Today Lafayette Park is on the former site of Black Bottom. Begun in 1956 and completed in stages through the 1960s, the Mies van der Rohe Residential District is considered one of America's most successful post-World War II urban redevelopment projects and was listed on the National Register of Historic Places on August 1, 1996. Its 46 acres encompass three distinct sections: 21 multiple-unit townhomes and a high-rise apartment building on the west side; Lafayette Park, 13 acres of greenery, recreation facilities, and a school; and twin apartment towers and a shopping center to the east. The complex showcases Mies van der Rohe’s favorite modernist themes: exposed steel, tinted glass, and aluminum.

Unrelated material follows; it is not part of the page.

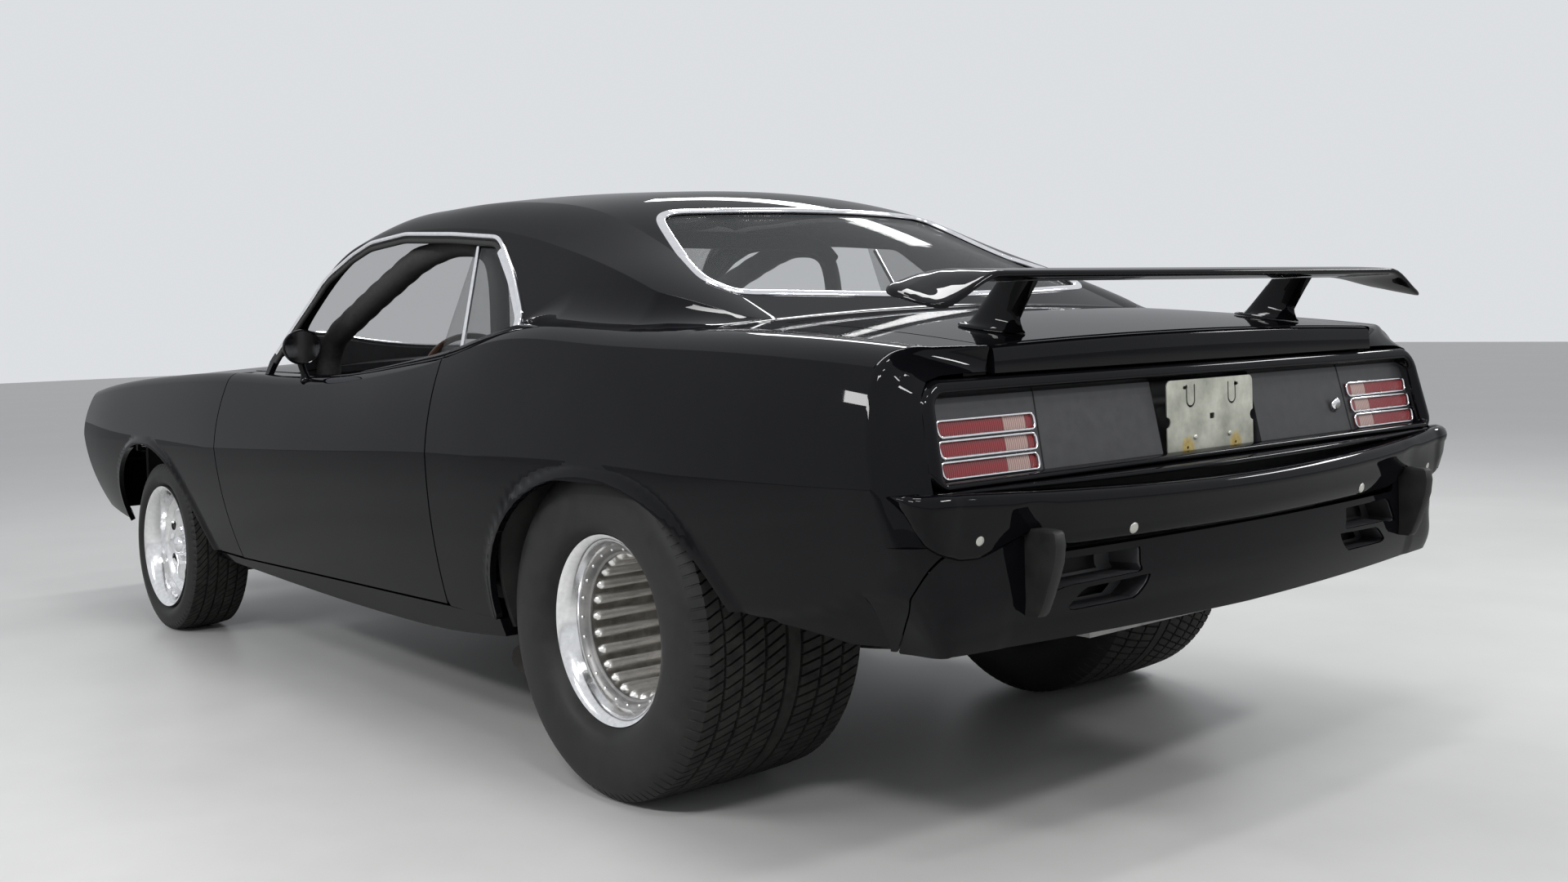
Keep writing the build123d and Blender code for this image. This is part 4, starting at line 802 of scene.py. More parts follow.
# Finishes: each a material with its slot
GLOSS = (BLACK, "gloss_paint")
MATT = (SATIN, "satin_paint")
BRIGHT = (CHROME, "bright_trim")
RIM = (POLISHED, "polished_rim")
TRIM = (VINYL, "black_vinyl")
MOULDED = (PLASTIC, "black_plastic")
SEAL = (RUBBER, "tyre_rubber")
BARE = (STEEL, "bare_steel")
COATED = (ZINC, "zinc_steel")
PANE = (GLASS, "clear_glass")
PADDING = (FOAM, "black_vinyl")
DARK = (SATIN, "black_plastic")
CAD_MATERIALS = {
    "gloss_paint": BLACK, "satin_paint": SATIN, "under_paint": UNDER, "polished_rim": POLISHED,
    "tyre_rubber": RUBBER, "clear_glass": GLASS, "bright_trim": CHROME, "zinc_steel": ZINC,
    "black_vinyl": VINYL, "black_plastic": PLASTIC, "cast_metal": CAST, "bare_steel": STEEL,
    "exhaust_steel": PIPE,
}


def rusted():
    """Galvanised sheet with yellow rust round its lower screws."""
    m, s, t = base_material("stained_zinc", (0.5, 0.5, 0.45), 0.45, 0.6)
    n = noise(t, 16.0, 6.0)
    place = t.nodes.new("ShaderNodeTexCoord")
    spots = None
    for y in (-0.084, 0.084):
        gap = t.nodes.new("ShaderNodeVectorMath")
        gap.operation = "DISTANCE"
        gap.inputs[1].default_value = (-2.221, y, 0.752)
        t.links.new(place.outputs["Object"], gap.inputs[0])
        if spots is None:
            spots = gap.outputs["Value"]
        else:
            least = t.nodes.new("ShaderNodeMath")
            least.operation = "MINIMUM"
            t.links.new(spots, least.inputs[0])
            t.links.new(gap.outputs["Value"], least.inputs[1])
            spots = least.outputs[0]
    rough = noise(t, 90.0, 6.0, 0.7)
    wide = t.nodes.new("ShaderNodeMath")
    wide.operation = "MULTIPLY_ADD"
    wide.inputs[1].default_value = -0.028
    t.links.new(rough.outputs["Fac"], wide.inputs[0])
    t.links.new(spots, wide.inputs[2])
    stain = t.nodes.new("ShaderNodeMapRange")
    stain.inputs["From Min"].default_value = 0.012
    stain.inputs["From Max"].default_value = 0.0
    t.links.new(wide.outputs[0], stain.inputs["Value"])
    mix = t.nodes.new("ShaderNodeMix")
    mix.data_type = "RGBA"
    t.links.new(stain.outputs["Result"], mix.inputs["Factor"])
    zinc = ramp(t, n.outputs["Fac"], (0.30, 0.31, 0.26), (0.62, 0.62, 0.54))
    rust = ramp(t, rough.outputs["Fac"], (0.42, 0.27, 0.07), (0.62, 0.52, 0.22))
    for source, name in ((zinc, "A"), (rust, "B")):
        t.links.new(source, next(k for k in mix.inputs if k.type == "RGBA" and k.name == name))
    out = [socket for socket in mix.outputs if socket.type == "RGBA"][0]
    t.links.new(out, s.inputs["Base Color"])
    t.links.new(spread(t, rough.outputs["Fac"], 0.35, 0.6), s.inputs["Roughness"])
    bump(t, rough.outputs["Fac"], s, 0.3, 0.0006)
    return m


RUSTED = rusted()


def lens(name, low, high):
    """A ribbed lamp lens."""
    m, s, t = base_material(name, low, 0.12, 0.0, 0.25)
    place = t.nodes.new("ShaderNodeTexCoord")
    wave = t.nodes.new("ShaderNodeTexWave")
    wave.bands_direction = "Y"
    wave.inputs["Scale"].default_value = 60
    t.links.new(place.outputs["Object"], wave.inputs["Vector"])
    t.links.new(ramp(t, wave.outputs["Fac"], low, high, (0.2, 0.9)), s.inputs["Base Color"])
    bump(t, wave.outputs["Fac"], s, 0.4, 0.001)
    return m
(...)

The district is the largest collection of buildings designed by Ludwig Mies van der Rohe, widely considered one of the 20th century's greatest architects.

Herbert Greenwald, Mies van der Rohe, Ludwig Hilberseimer, and Alfred Caldwell set out to create an integrated community that would "attract [people] back to the heart of the city." Caldwell and Hilberseimer designed a naturalistic landscape that subordinated Detroit's most famous product to the needs of people, in part by dropping roadways and parking lots four feet below grade.

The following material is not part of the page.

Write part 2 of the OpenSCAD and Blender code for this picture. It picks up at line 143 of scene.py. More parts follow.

The district's birth was not without controversy given Lafayette Park replaced Black Bottom. Mayor Albert Cobo and others believed that if they could replace the aging buildings in Black Bottom with a modern district of high-quality homes, then a "racially diverse neighborhood might help the city hold on to its people." The razing of Black Bottom, considered to be the heart of Detroit’s black community, and the lack of affordable housing made available to the former residents other than the public housing projects, have been cited as instigating factors in the Detroit Uprising of 1967.